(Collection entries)
>>

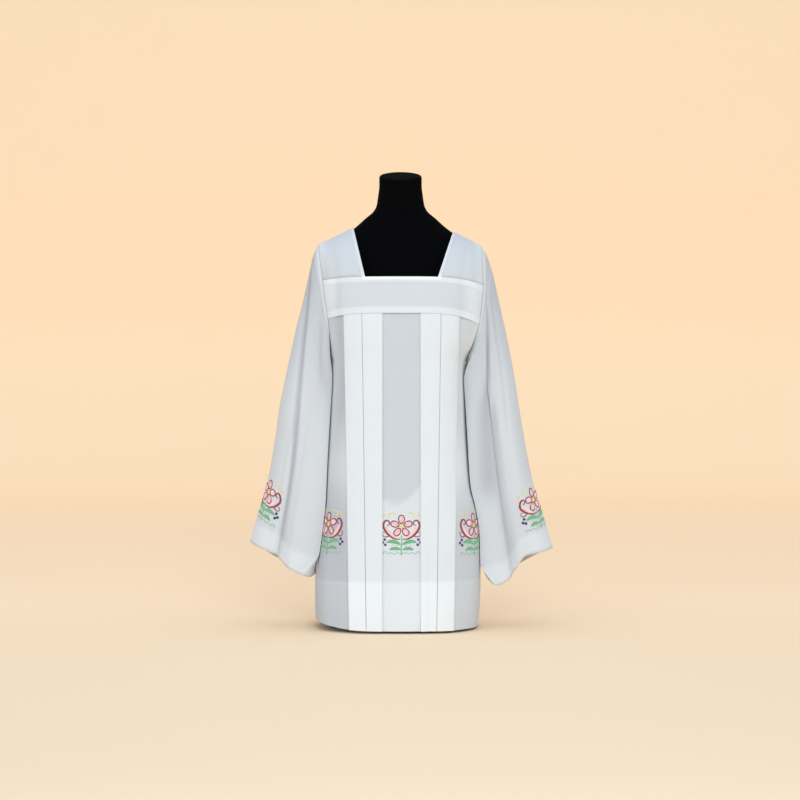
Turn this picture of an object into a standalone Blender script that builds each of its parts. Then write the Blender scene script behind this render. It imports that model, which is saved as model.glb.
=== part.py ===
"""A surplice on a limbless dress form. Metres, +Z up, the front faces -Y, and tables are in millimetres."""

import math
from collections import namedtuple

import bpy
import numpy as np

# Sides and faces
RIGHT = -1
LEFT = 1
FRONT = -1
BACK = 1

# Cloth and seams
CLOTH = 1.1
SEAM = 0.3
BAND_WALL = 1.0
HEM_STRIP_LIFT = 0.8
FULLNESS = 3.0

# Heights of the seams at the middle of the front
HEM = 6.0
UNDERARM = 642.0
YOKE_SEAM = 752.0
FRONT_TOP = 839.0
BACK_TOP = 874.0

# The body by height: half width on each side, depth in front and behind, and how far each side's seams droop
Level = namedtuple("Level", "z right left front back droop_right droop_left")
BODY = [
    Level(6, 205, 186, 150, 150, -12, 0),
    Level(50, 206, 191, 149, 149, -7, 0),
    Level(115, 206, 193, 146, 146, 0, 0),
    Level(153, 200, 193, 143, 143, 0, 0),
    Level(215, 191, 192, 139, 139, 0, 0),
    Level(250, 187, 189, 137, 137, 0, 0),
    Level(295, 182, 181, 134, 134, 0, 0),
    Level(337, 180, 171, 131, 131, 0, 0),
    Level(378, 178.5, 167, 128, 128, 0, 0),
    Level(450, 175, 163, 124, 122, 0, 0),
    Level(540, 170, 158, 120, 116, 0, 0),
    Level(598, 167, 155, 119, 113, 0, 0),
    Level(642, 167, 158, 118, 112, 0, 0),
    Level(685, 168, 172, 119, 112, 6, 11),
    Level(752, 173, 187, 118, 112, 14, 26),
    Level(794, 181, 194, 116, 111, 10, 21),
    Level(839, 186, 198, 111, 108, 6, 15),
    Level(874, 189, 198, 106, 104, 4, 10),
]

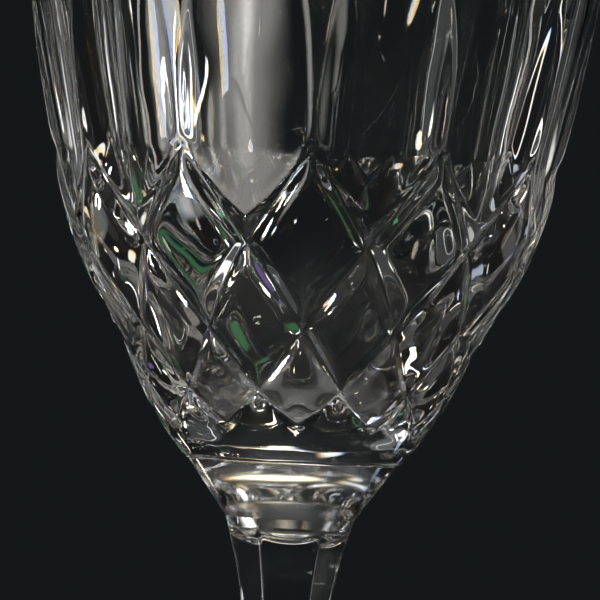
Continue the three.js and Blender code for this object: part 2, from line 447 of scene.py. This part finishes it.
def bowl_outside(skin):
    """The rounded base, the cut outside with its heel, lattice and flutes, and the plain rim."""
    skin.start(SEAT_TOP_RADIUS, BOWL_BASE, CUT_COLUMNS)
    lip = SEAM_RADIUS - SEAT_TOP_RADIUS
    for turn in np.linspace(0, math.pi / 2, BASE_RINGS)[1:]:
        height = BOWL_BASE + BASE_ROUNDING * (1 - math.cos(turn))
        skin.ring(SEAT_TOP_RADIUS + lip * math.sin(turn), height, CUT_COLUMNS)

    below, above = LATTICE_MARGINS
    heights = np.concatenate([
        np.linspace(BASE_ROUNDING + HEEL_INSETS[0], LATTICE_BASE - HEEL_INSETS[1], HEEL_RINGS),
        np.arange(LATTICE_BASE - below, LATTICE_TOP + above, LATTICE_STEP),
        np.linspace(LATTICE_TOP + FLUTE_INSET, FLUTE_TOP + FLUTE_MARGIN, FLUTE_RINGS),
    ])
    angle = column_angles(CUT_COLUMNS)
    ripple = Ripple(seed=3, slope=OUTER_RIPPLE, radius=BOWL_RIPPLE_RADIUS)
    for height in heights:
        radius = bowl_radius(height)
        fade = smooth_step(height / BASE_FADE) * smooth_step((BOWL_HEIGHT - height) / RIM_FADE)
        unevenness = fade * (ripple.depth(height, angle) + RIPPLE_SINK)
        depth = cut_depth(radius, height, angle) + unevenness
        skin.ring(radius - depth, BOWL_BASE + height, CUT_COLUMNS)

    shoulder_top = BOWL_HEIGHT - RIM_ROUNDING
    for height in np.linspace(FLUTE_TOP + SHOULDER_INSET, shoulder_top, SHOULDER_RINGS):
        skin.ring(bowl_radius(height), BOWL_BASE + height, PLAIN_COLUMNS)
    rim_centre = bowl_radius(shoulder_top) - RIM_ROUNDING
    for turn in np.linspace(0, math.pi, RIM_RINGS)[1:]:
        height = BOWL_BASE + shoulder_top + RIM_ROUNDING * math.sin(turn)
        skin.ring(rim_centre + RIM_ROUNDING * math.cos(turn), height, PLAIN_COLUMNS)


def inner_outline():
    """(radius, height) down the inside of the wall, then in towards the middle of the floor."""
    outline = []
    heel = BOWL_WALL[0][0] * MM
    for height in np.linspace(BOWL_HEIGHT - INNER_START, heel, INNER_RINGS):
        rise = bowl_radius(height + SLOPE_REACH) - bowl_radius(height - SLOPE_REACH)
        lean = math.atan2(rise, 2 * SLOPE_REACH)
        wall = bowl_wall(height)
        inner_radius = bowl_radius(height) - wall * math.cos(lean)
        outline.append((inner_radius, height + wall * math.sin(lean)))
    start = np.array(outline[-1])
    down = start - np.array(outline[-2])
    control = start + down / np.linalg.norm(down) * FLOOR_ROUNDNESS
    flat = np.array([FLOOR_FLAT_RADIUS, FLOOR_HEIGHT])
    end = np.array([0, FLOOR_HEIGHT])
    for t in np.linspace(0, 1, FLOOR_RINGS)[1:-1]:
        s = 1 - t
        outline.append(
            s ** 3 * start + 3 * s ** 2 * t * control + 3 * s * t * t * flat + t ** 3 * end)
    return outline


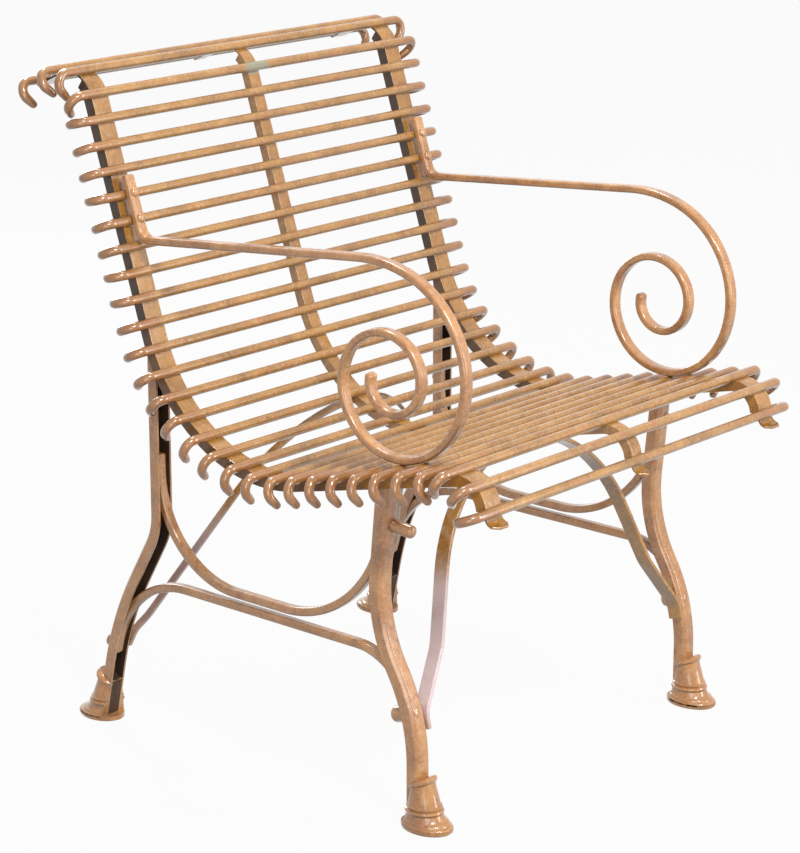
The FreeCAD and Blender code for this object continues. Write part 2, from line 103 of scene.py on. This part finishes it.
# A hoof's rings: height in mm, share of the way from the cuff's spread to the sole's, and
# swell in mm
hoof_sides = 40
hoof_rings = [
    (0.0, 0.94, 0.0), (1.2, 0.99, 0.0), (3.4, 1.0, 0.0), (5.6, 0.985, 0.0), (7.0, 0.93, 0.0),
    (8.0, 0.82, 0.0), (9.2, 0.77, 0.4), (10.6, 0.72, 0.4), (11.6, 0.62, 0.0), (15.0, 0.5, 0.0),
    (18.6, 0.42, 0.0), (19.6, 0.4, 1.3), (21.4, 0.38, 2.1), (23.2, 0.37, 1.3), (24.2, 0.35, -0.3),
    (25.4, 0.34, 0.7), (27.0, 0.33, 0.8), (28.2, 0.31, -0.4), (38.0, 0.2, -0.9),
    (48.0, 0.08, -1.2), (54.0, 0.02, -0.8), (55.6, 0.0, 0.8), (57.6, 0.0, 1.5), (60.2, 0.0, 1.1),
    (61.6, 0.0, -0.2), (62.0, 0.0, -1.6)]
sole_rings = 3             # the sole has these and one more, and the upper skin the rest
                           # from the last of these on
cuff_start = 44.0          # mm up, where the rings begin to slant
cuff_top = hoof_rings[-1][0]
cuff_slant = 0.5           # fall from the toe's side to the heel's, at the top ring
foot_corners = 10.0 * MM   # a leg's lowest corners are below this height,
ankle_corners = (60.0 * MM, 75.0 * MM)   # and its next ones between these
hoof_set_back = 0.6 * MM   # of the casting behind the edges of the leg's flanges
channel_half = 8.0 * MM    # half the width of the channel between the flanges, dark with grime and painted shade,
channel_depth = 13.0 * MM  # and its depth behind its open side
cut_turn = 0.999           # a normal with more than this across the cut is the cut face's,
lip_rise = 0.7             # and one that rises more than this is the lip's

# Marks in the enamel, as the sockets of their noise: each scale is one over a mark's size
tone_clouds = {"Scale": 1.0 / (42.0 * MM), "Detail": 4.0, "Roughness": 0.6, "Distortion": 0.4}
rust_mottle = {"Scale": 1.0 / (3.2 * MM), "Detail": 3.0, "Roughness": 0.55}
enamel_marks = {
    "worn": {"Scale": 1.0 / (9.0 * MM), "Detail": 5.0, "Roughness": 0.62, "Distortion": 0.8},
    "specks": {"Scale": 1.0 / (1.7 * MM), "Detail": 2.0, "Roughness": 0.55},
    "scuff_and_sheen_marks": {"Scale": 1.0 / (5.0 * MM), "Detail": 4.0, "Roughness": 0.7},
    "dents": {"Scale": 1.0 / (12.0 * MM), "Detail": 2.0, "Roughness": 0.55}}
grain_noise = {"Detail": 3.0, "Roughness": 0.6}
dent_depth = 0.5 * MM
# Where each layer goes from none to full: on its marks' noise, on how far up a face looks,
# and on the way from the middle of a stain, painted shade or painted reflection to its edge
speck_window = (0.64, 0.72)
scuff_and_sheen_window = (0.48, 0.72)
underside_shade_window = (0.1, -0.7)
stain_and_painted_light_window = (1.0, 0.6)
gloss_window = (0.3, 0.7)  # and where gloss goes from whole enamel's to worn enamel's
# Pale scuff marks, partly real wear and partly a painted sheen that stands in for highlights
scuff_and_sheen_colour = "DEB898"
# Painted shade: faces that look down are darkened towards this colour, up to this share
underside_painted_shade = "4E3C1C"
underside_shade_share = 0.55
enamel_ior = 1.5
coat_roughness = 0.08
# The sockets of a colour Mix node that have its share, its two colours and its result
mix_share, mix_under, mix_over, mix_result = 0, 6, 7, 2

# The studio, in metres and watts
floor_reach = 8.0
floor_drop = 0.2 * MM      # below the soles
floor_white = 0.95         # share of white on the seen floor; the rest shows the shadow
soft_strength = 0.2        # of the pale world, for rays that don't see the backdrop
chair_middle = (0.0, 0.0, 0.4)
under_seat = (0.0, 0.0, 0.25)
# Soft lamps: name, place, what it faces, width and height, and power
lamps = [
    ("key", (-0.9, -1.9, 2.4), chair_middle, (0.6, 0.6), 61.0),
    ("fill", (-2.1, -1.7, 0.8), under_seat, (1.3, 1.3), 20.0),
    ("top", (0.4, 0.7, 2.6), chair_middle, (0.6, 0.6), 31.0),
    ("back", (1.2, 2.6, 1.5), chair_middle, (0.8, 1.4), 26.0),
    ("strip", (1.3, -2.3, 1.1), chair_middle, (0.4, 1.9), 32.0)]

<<

### [Directive]
Repeat the span of lines that opens with the line holding "Continue the three.js" and closes with the line holding "skin.ring(SEAT_TOP_RADIUS + lip", exactly as it stands.

### [Written response]
Continue the three.js and Blender code for this object: part 2, from line 447 of scene.py. This part finishes it.
def bowl_outside(skin):
    """The rounded base, the cut outside with its heel, lattice and flutes, and the plain rim."""
    skin.start(SEAT_TOP_RADIUS, BOWL_BASE, CUT_COLUMNS)
    lip = SEAM_RADIUS - SEAT_TOP_RADIUS
    for turn in np.linspace(0, math.pi / 2, BASE_RINGS)[1:]:
        height = BOWL_BASE + BASE_ROUNDING * (1 - math.cos(turn))
        skin.ring(SEAT_TOP_RADIUS + lip * math.sin(turn), height, CUT_COLUMNS)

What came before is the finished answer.